To describe this two-hundred yard long street as “old-town” USA would not be an exaggeration. Quaint and old clapboard, stucco and shingle buildings line both sides, and occasional alleyways invite you to explore the shops that are tucked away. Of course the whole thing is designed to appeal to the visitor, but once you get into that way of thinking you actually start to enjoy it. (Besides, if you wanted hardware and car tires, not to mention pepperoni on thick crust, you should have stayed on the highway.) And then you start spending money, which is what they want you to do in the first place.



It’s not all sweet service however. I wandered in search of a cup of coffee and found Goldberg’s Bagels. The advertised iced coffee sounded good and I ordered a medium cup, except that they had no ice. No ice? But it’s iced coffee. It is chilled! It’s delicious! It wasn’t.

The architectural gem of Main Street is the Westhampton Beach Performing Arts Center. Built in 1932 as a large screen cinema the old style building has undergone many incarnations and usages before being turned into a state-of-the-art facility in the late 1990s.

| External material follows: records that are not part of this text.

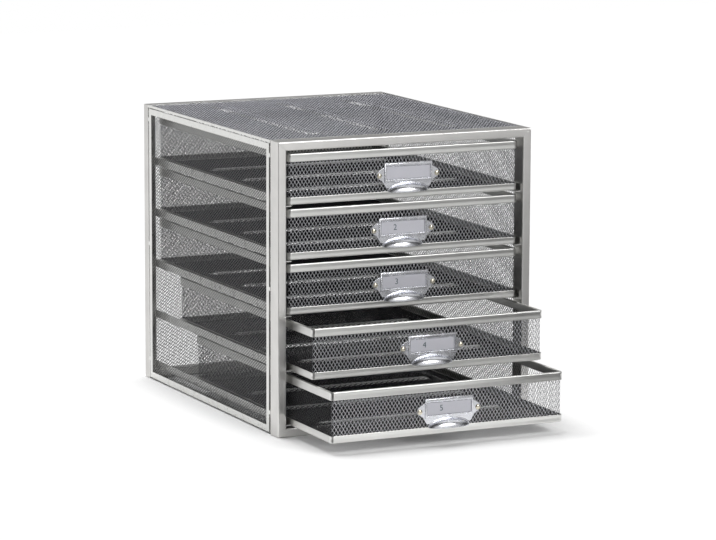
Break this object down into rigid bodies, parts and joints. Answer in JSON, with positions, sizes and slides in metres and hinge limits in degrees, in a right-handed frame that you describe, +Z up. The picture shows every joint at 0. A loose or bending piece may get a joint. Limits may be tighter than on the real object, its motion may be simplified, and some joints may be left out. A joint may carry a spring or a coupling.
{
  "type": "desk drawer storage box",
  "caption": "Free-standing desk-top drawer box of steel and expanded mesh; shallow sliding drawers with label-holder pulls.",
  "frame": {"origin": "middle of the underside of the front frame, on the plane the box stands on", "axes": "+Z up, +X to the right of a viewer facing the drawers, -Y the way the drawers open"},
  "size_m": [0.29, 0.4687, 0.305],
  "materials": {
    "frame_steel": "brushed along each member, clear-coated",
    "strip_steel": "bright rolled strip",
    "rim_steel": "folded strip, satin",
    "mesh_steel": "dull expanded mesh",
    "pull_steel": "smooth pressed sheet",
    "pale_brass": "pale, lacquered",
    "card_paper": "plain lilac-grey card"
  },
  "bodies": {
    "cabinet": {"front_frame": "frame_steel", "back_frame": "frame_steel", "left_side_frame": "strip_steel", "right_side_frame": "strip_steel", "left_side_mesh": "mesh_steel", "right_side_mesh": "mesh_steel", "top_rim": "strip_steel", "top_mesh": "mesh_steel", "back_mesh": "mesh_steel", "left_runner_1": "strip_steel", "right_runner_1": "strip_steel", "left_runner_2": "strip_steel", "right_runner_2": "strip_steel", "left_runner_3": "strip_steel", "right_runner_3": "strip_steel", "left_runner_4": "strip_steel", "right_runner_4": "strip_steel", "left_runner_5": "strip_steel", "right_runner_5": "strip_steel"},
    "drawer_1": {"drawer_1_wall_mesh": "mesh_steel", "drawer_1_floor_mesh": "mesh_steel", "drawer_1_top_rim": "rim_steel", "drawer_1_bottom_rim": "rim_steel", "drawer_1_pull": "pull_steel", "drawer_1_card": "card_paper", "drawer_1_left_rivet": "pale_brass", "drawer_1_right_rivet": "pale_brass"},
    "drawer_2": {"drawer_2_wall_mesh": "mesh_steel", "drawer_2_floor_mesh": "mesh_steel", "drawer_2_top_rim": "rim_steel", "drawer_2_bottom_rim": "rim_steel", "drawer_2_pull": "pull_steel", "drawer_2_card": "card_paper", "drawer_2_left_rivet": "pale_brass", "drawer_2_right_rivet": "pale_brass"},
    "drawer_3": {"drawer_3_wall_mesh": "mesh_steel", "drawer_3_floor_mesh": "mesh_steel", "drawer_3_top_rim": "rim_steel", "drawer_3_bottom_rim": "rim_steel", "drawer_3_pull": "pull_steel", "drawer_3_card": "card_paper", "drawer_3_left_rivet": "pale_brass", "drawer_3_right_rivet": "pale_brass"},
    "drawer_4": {"drawer_4_wall_mesh": "mesh_steel", "drawer_4_floor_mesh": "mesh_steel", "drawer_4_top_rim": "rim_steel", "drawer_4_bottom_rim": "rim_steel", "drawer_4_pull": "pull_steel", "drawer_4_card": "card_paper", "drawer_4_left_rivet": "pale_brass", "drawer_4_right_rivet": "pale_brass"},
    "drawer_5": {"drawer_5_wall_mesh": "mesh_steel", "drawer_5_floor_mesh": "mesh_steel", "drawer_5_top_rim": "rim_steel", "drawer_5_bottom_rim": "rim_steel", "drawer_5_pull": "pull_steel", "drawer_5_card": "card_paper", "drawer_5_left_rivet": "pale_brass", "drawer_5_right_rivet": "pale_brass"}
  },
  "joints": [
    {"name": "drawer_1_slide", "type": "slide", "parent": "cabinet", "child": "drawer_1", "axis": [0, -1, 0], "range_m": [0, 0.25]},
    {"name": "drawer_2_slide", "type": "slide", "parent": "cabinet", "child": "drawer_2", "axis": [0, -1, 0], "range_m": [0, 0.25]},
    {"name": "drawer_3_slide", "type": "slide", "parent": "cabinet", "child": "drawer_3", "axis": [0, -1, 0], "range_m": [0, 0.25]},
    {"name": "drawer_4_slide", "type": "slide", "parent": "cabinet", "child": "drawer_4", "axis": [0, -1, 0], "range_m": [-0.0594, 0.1906]},
    {"name": "drawer_5_slide", "type": "slide", "parent": "cabinet", "child": "drawer_5", "axis": [0, -1, 0], "range_m": [-0.1046, 0.1454]}
  ]
}
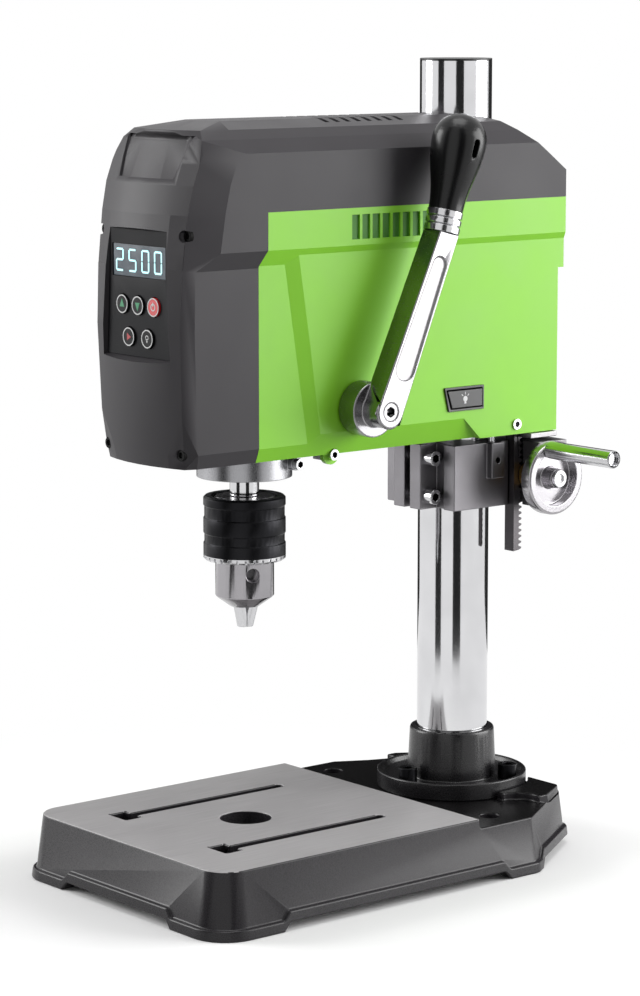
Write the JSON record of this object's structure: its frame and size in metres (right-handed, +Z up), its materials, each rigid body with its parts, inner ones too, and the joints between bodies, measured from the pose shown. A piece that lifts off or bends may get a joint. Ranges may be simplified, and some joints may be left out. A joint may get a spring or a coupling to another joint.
{
  "type": "drill press",
  "caption": "Motorised bench drill on a chromed column: slotted cast base, split clamp with rack-and-crank height drive, lever-fed quill with a keyed chuck, display and push buttons.",
  "frame": {"origin": "where the drill axis meets the table top, at the centre of the table's clearance hole", "axes": "+Z up along the drill axis, +Y from the drill axis back to the column, +X to the operator's right, the lever side"},
  "size_m": [0.1865, 0.2784, 0.4205],
  "materials": {
    "cast_paint": "grey hammered paint on the casting",
    "black_steel": "blackened steel",
    "chrome": "bright chromed steel",
    "satin_aluminium": "satin machined",
    "polished_lever": "satin chromed casting",
    "steel": "machined",
    "green_plastic": "bright green, satin",
    "dark_plastic": "dark grey, fine grain",
    "black_plastic": "black, smooth",
    "brass": "machined",
    "motor_grey": "grey enamel",
    "board_green": "circuit board",
    "belt_rubber": "smooth",
    "display": "clear window over a segment display",
    "green_button": "rubbery dome",
    "red_button": "rubbery dome",
    "grey_button": "rubbery dome",
    "lamp_lens": "frosted lamp window"
  },
  "bodies": {
    "base": {"base_casting": "cast_paint", "column_flange": "black_steel", "flange_screws": "black_steel", "column": "chrome", "column_cap": "black_plastic"},
    "clamp": {"clamp_block": "satin_aluminium", "pinch_screws": "chrome", "lug_screw": "black_steel", "guide_rod": "chrome", "pinion_bush": "brass"},
    "head": {"head_frame": "satin_aluminium", "nose_collar": "satin_aluminium", "socket_screws": "steel", "lift_rack": "black_steel", "right_cover": "green_plastic", "left_cover": "green_plastic", "front_fascia": "dark_plastic", "top_hood": "dark_plastic", "cover_screws": "steel", "fascia_screws": "black_steel", "display_panel": "black_plastic", "display_lens": "display", "control_board": "board_green", "motor": "motor_grey", "drive_belt": "belt_rubber", "pulley_bearing": "steel", "rocker_bezel": "black_plastic", "spring_cap": "black_plastic", "return_spring": "steel", "work_light": "lamp_lens", "cable_gland": "black_plastic"},
    "crank": {"crank_pinion": "steel", "crank_wheel": "chrome", "crank_screw": "chrome", "grip_pin": "chrome"},
    "grip": {"crank_grip": "chrome"},
    "feed": {"feed_pinion": "steel", "feed_lever": "polished_lever", "lever_collar": "chrome", "lever_knob": "black_plastic", "lever_screw": "steel"},
    "quill": {"quill": "chrome", "quill_rack": "steel", "quill_bearings": "steel"},
    "spindle": {"spindle": "chrome", "chuck_body": "chrome"},
    "chuck_sleeve": {"chuck_sleeve": "black_steel"},
    "jaw_1": {"jaw_1": "chrome"},
    "jaw_2": {"jaw_2": "chrome"},
    "jaw_3": {"jaw_3": "chrome"},
    "spindle_pulley": {"spindle_pulley": "satin_aluminium"},
    "motor_rotor": {"motor_shaft": "steel", "motor_pulley": "satin_aluminium"},
    "button_up": {"button_up": "green_button"},
    "button_down": {"button_down": "green_button"},
    "button_power": {"button_power": "red_button"},
    "button_start": {"button_start": "red_button"},
    "button_lamp": {"button_lamp": "grey_button"},
    "lamp_rocker": {"lamp_rocker": "black_plastic"}
  },
  "joints": [
    {"name": "collar_height", "type": "slide", "parent": "base", "child": "clamp", "axis": [0, 0, 1], "range_m": [-0.06, 0.05]},
    {"name": "head_lift", "type": "slide", "parent": "clamp", "child": "head", "axis": [0, 0, 1], "range_m": [0, 0.035]},
    {"name": "crank_turn", "type": "hinge", "parent": "clamp", "child": "crank", "pos_m": [0.044, 0.169, 0.1668], "axis": [1, 0, 0], "range_deg": [-335, 0]},
    {"name": "grip_spin", "type": "hinge", "parent": "crank", "child": "grip", "pos_m": [0.075, 0.16398, 0.18252], "axis": [1, 0, 0], "continuous": true},
    {"name": "quill_feed", "type": "slide", "parent": "head", "child": "quill", "axis": [0, 0, -1], "range_m": [0, 0.03], "stiffness_N_per_m": 400, "springref_m": -0.05},
    {"name": "lever_turn", "type": "hinge", "parent": "head", "child": "feed", "pos_m": [0, 0.044, 0.2133], "axis": [1, 0, 0], "range_deg": [0, 96]},
    {"name": "spindle_spin", "type": "hinge", "parent": "quill", "child": "spindle", "pos_m": [0, 0, 0.25], "axis": [0, 0, 1], "continuous": true},
    {"name": "sleeve_turn", "type": "hinge", "parent": "spindle", "child": "chuck_sleeve", "pos_m": [0, 0, 0.15], "axis": [0, 0, 1], "range_deg": [0, 2160.2]},
    {"name": "jaw_1_slide", "type": "slide", "parent": "spindle", "child": "jaw_1", "axis": [0.1899, 0.1499, 0.9703], "range_m": [0, 0.018]},
    {"name": "jaw_2_slide", "type": "slide", "parent": "spindle", "child": "jaw_2", "axis": [-0.2248, 0.0894, 0.9703], "range_m": [0, 0.018]},
    {"name": "jaw_3_slide", "type": "slide", "parent": "spindle", "child": "jaw_3", "axis": [0.0349, -0.2394, 0.9703], "range_m": [0, 0.018]},
    {"name": "spindle_pulley_spin", "type": "hinge", "parent": "head", "child": "spindle_pulley", "pos_m": [0, 0, 0.318], "axis": [0, 0, 1], "continuous": true},
    {"name": "motor_spin", "type": "hinge", "parent": "head", "child": "motor_rotor", "pos_m": [0, 0.076, 0.318], "axis": [0, 0, 1], "continuous": true},
    {"name": "press_up", "type": "slide", "parent": "head", "child": "button_up", "axis": [0, 1, 0], "range_m": [0, 0.0006], "stiffness_N_per_m": 800},
    {"name": "press_down", "type": "slide", "parent": "head", "child": "button_down", "axis": [0, 1, 0], "range_m": [0, 0.0006], "stiffness_N_per_m": 800},
    {"name": "press_power", "type": "slide", "parent": "head", "child": "button_power", "axis": [0, 1, 0], "range_m": [0, 0.0006], "stiffness_N_per_m": 800},
    {"name": "press_start", "type": "slide", "parent": "head", "child": "button_start", "axis": [0, 1, 0], "range_m": [0, 0.0006], "stiffness_N_per_m": 800},
    {"name": "press_lamp", "type": "slide", "parent": "head", "child": "button_lamp", "axis": [0, 1, 0], "range_m": [0, 0.0006], "stiffness_N_per_m": 800},
    {"name": "lamp_switch", "type": "hinge", "parent": "head", "child": "lamp_rocker", "pos_m": [0.036, 0.1151, 0.2123], "axis": [0, 0, 1], "range_deg": [-6, 6]}
  ],
  "couplings": [
    {"joint": "crank_turn", "follows": "head_lift", "rad_per_m": -166.67},
    {"joint": "lever_turn", "follows": "quill_feed", "rad_per_m": 55.556},
    {"joint": "spindle_pulley_spin", "follows": "spindle_spin", "ratio": 1},
    {"joint": "motor_spin", "follows": "spindle_spin", "ratio": 1},
    {"joint": "sleeve_turn", "follows": "jaw_1_slide", "rad_per_m": 2094.4},
    {"joint": "jaw_2_slide", "follows": "jaw_1_slide", "ratio": 1},
    {"joint": "jaw_3_slide", "follows": "jaw_1_slide", "ratio": 1}
  ]
}
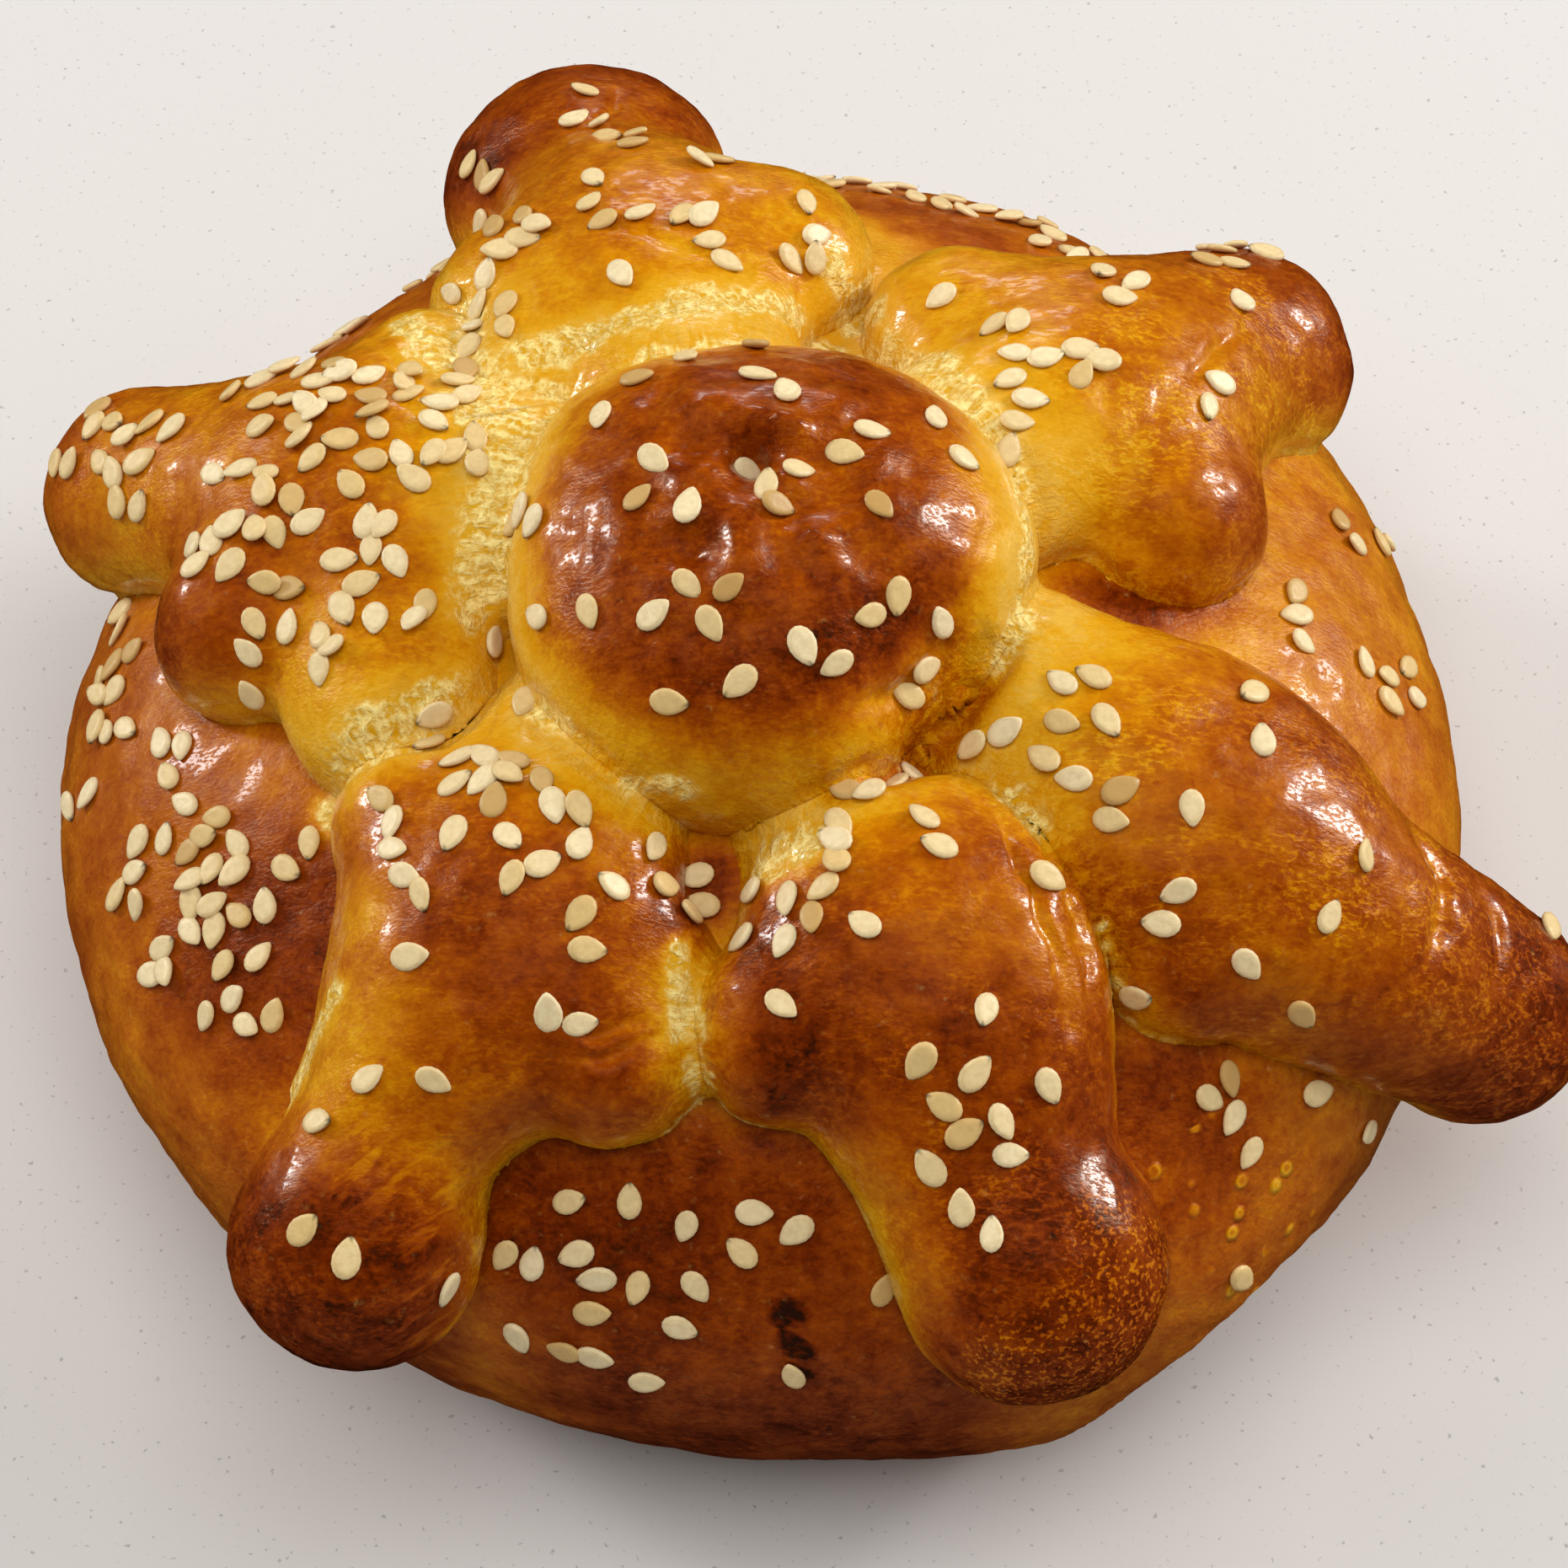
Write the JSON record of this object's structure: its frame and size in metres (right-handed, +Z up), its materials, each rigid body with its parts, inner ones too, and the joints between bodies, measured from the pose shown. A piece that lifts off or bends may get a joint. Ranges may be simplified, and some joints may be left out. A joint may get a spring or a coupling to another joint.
{
  "type": "sesame butter bun",
  "caption": "Round glossy bun with bone-shaped strips of dough crossed over a domed loaf, a round knob on top and sesame seeds scattered over the browned crust.",
  "frame": {"origin": "middle of the loaf's flat underside, on the table", "axes": "+Z up through the loaf and the knob; the picture looks along +Y with +X to its right"},
  "size_m": [0.1204, 0.121, 0.0679],
  "materials": {
    "loaf_crust": "egg-washed orange-brown bread crust, paler and duller towards the base",
    "strip_crust": "egg-washed crust, golden yellow at seams and necks, red-brown on raised ends",
    "knob_crust": "egg-washed dark red-brown crust with a yellow rim",
    "sesame_seed": "ivory hulled sesame seed, satin"
  },
  "bodies": {
    "root": {"loaf": "loaf_crust", "strip_lower": "strip_crust", "strip_middle": "strip_crust", "strip_upper": "strip_crust", "knob": "knob_crust"}
  },
  "joints": []
}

And lunch? Nowhere better than the Post Stop CafĂ©, the pub at the east end of the street. Now this is a building with a colorful history. Built in 1914 as the first “free standing post office” it collected and dispatched the mail until 1941 when a replacement modern building was opened. Enter the Schramm sisters. Later that year Hattie and Nettie Schramm, the daughters of Max, a local entrepreneur, opened a stationery store which also sold fireworks in the back room. They were bought out in 1947 by one Myram Straw (with a name like that he must have worn boater and bow tie, surely) who continued the same line of business until the US government declared fireworks illegal. So what did he do? Well it was Mrs. Straw actually, who opened a “Luncheonette” which fed locals until 1958. That changed hands and name, and again, and again, but the place remains an eatery to this day. And a rather fine one too!